Log in with the step-cli client

Run this on your Raspberry Pi
pi make step-ca client-bootstrap
(stdout)
The root certificate has been saved in /home/pi/.step/certs/root_ca.crt.
The authority configuration has been saved in /home/pi/.step/config/defaults.json.

Create certificates

Do this anytime you wish to create a new client certificate:

Run this on your Raspberry Pi
pi make step-ca cert

Enter the client certificate name (CN):

(stdout)
Enter the subject (CN) to be certified, a domain name, or a client name

: foo.clients.pi.example.com

When signing certificates, you need to enter the step-ca root admin passphrase, and then the certificates will be signed:

(stdout)
Please enter the password to decrypt the provisioner key: xxxxx

✔ Provisioner: admin (JWK)
✔ Certificate: certs/foo.clients.pi.example.com.crt
✔ Private Key: certs/foo.clients.pi.example.com.key
Warning

The next question asks you to set a temporary passphrase to encrypt the .p12 formatted client key.

(stdout)
Please enter a password to encrypt the .p12 file:

The p12 password should NOT be the same as the root CA password! It should be a separate password that you will share with the end user, so that they can unlock the certificate you are giving them.

Finally you will see some details printed about the issued certificate.

(stdout)
Certificate:
    Data:
       .....
        Validity
            Not Before: Oct 19 17:51:27 2024 UTC
            Not After : Oct 26 17:52:27 2024 UTC
        Subject: CN=foo.clients.pi.example.com

The client certificate foo has been written to the step-ca/certs directory (.e.g., ~/git/vendor/enigmacurry/d.rymcg.tech/step-ca/certs.)

  • foo.clients.pi.example.com.crt This is the public certificate for the foo client.
  • foo.clients.pi.example.com.key This is the private key for the foo certificate. This file is unencrypted.
  • foo.clients.pi.example.com.p12 This is also the private key for the foo certificate written in a different format that is used on some devices, this file is encrypted with the temporary passphrase you chose and needs to be provided to the client when installing the certificate.

Configure apps for mTLS

For demo purposes, enable mTLS for the whoami service:

Run this on your Raspberry Pi
pi make whoami config
(stdout)
WHOAMI_TRAEFIK_HOST: Enter the whoami domain name (eg. whoami.example.com)

: whoami.pi.example.com

? Do you want to enable sentry authorization in front of this app (effectively making the entire site private)?
  No
  Yes, with HTTP Basic Authentication
  Yes, with Oauth2
> Yes, with Mutual TLS (mTLS)

WHOAMI_MTLS_AUTHORIZED_CERTS: Enter comma separated list of allowed client certificate names (or blank to allow all) (eg. *.clients.whoami.example.com)

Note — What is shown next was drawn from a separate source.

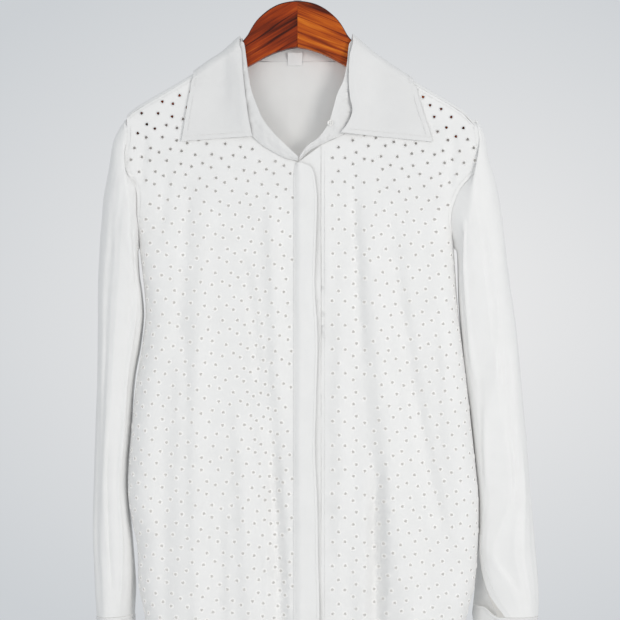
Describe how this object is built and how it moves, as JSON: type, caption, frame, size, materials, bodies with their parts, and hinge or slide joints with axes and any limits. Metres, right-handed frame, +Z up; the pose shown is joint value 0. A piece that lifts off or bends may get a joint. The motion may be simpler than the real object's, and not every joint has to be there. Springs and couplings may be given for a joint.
{
  "type": "eyelet shirt on a wooden clothes hanger",
  "caption": "White cotton shirt with cutwork eyelet fronts, a wide collar and a hidden button band, hanging on a varnished wooden hanger with a steel hook.",
  "frame": {"origin": "under the top of the hook's bend, where a rail carries it", "axes": "+Z up along the hook's stem, +X to the right as seen from the front, -Y out of the front"},
  "size_m": [0.5172, 0.0916, 0.8536],
  "materials": {
    "eyelet_cotton": "matt",
    "plain_cotton": "matt",
    "label_white": "satin",
    "pearl": "gloss",
    "wood_dark": "varnished",
    "wood_warm": "varnished",
    "steel": "polished"
  },
  "bodies": {
    "root": {"front_right": "eyelet_cotton", "front_left": "eyelet_cotton", "back": "plain_cotton", "sleeve_right": "plain_cotton", "sleeve_left": "plain_cotton", "cuff_right": "plain_cotton", "cuff_left": "plain_cotton", "collar_stand": "plain_cotton", "collar_fall": "plain_cotton", "band_outer": "plain_cotton", "band_under": "plain_cotton", "label_size": "label_white", "hanger_right": "wood_dark", "hanger_left": "wood_warm", "hook": "steel", "button_cuff_right": "pearl", "button_cuff_left": "pearl", "button_front_1": "pearl", "button_front_2": "pearl", "button_front_3": "pearl", "button_front_4": "pearl", "button_front_5": "pearl", "button_front_6": "pearl"}
  },
  "joints": []
}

: *.clients.pi.example.com
Tip

Make sure to enter the same authorized cert wildcard that matches your client certificate, otherwise you will encounter the error No matching DNS names.

Re-install whoami:

Run this on your Raspberry Pi
pi make whoami install

Test the service without specifying a certificate:

Run this on your Raspberry Pi
curl https://whoami.pi.example.com

You should now receive one of the following errors, both indicating that a client certificate is required:

(stdout)
curl: (56) OpenSSL SSL_read: OpenSSL/3.0.14: error:0A00045C:SSL routines::tlsv13 alert certificate required, errno 0
curl: (55) getpeername() failed with errno 107: Transport endpoint is not connected

Now test it with your client certificate:

Run this on your Raspberry Pi
(
NAME=foo.clients.pi.example.com
CERTS=~/git/vendor/enigmacurry/d.rymcg.tech/step-ca/certs

curl https://whoami.pi.example.com \
--cert ${CERTS}/${NAME}.crt \
--key ${CERTS}/${NAME}.key
)

With the correctly supplied certificate and key, the server now resolves to the whoami response:

(stdout)
Name: default
Hostname: 427db0a29c30
IP: 127.0.0.1
IP: ::1
IP: 172.19.0.2
RemoteAddr: 172.19.0.1:45068
GET / HTTP/1.1
Host: whoami.pi.example.com
User-Agent: curl/7.88.1
Accept: */*
Accept-Encoding: gzip
X-Client-Cn: CN=foo.clients.pi.example.com
X-Forwarded-For: 127.0.0.1
X-Forwarded-Host: whoami.pi.example.com
X-Forwarded-Port: 443
X-Forwarded-Proto: https
X-Forwarded-Server: pi5
X-Forwarded-User: CN=foo.clients.pi.example.com
X-Real-Ip: 127.0.0.1

Notice that there are two headers sent to the whoami backend:

  • X-Client-Cn
  • X-Forwarded-User

These two headers contain the same information, identifying the client cert id to the backend server. Either of these may be used for secondary authorization in your app.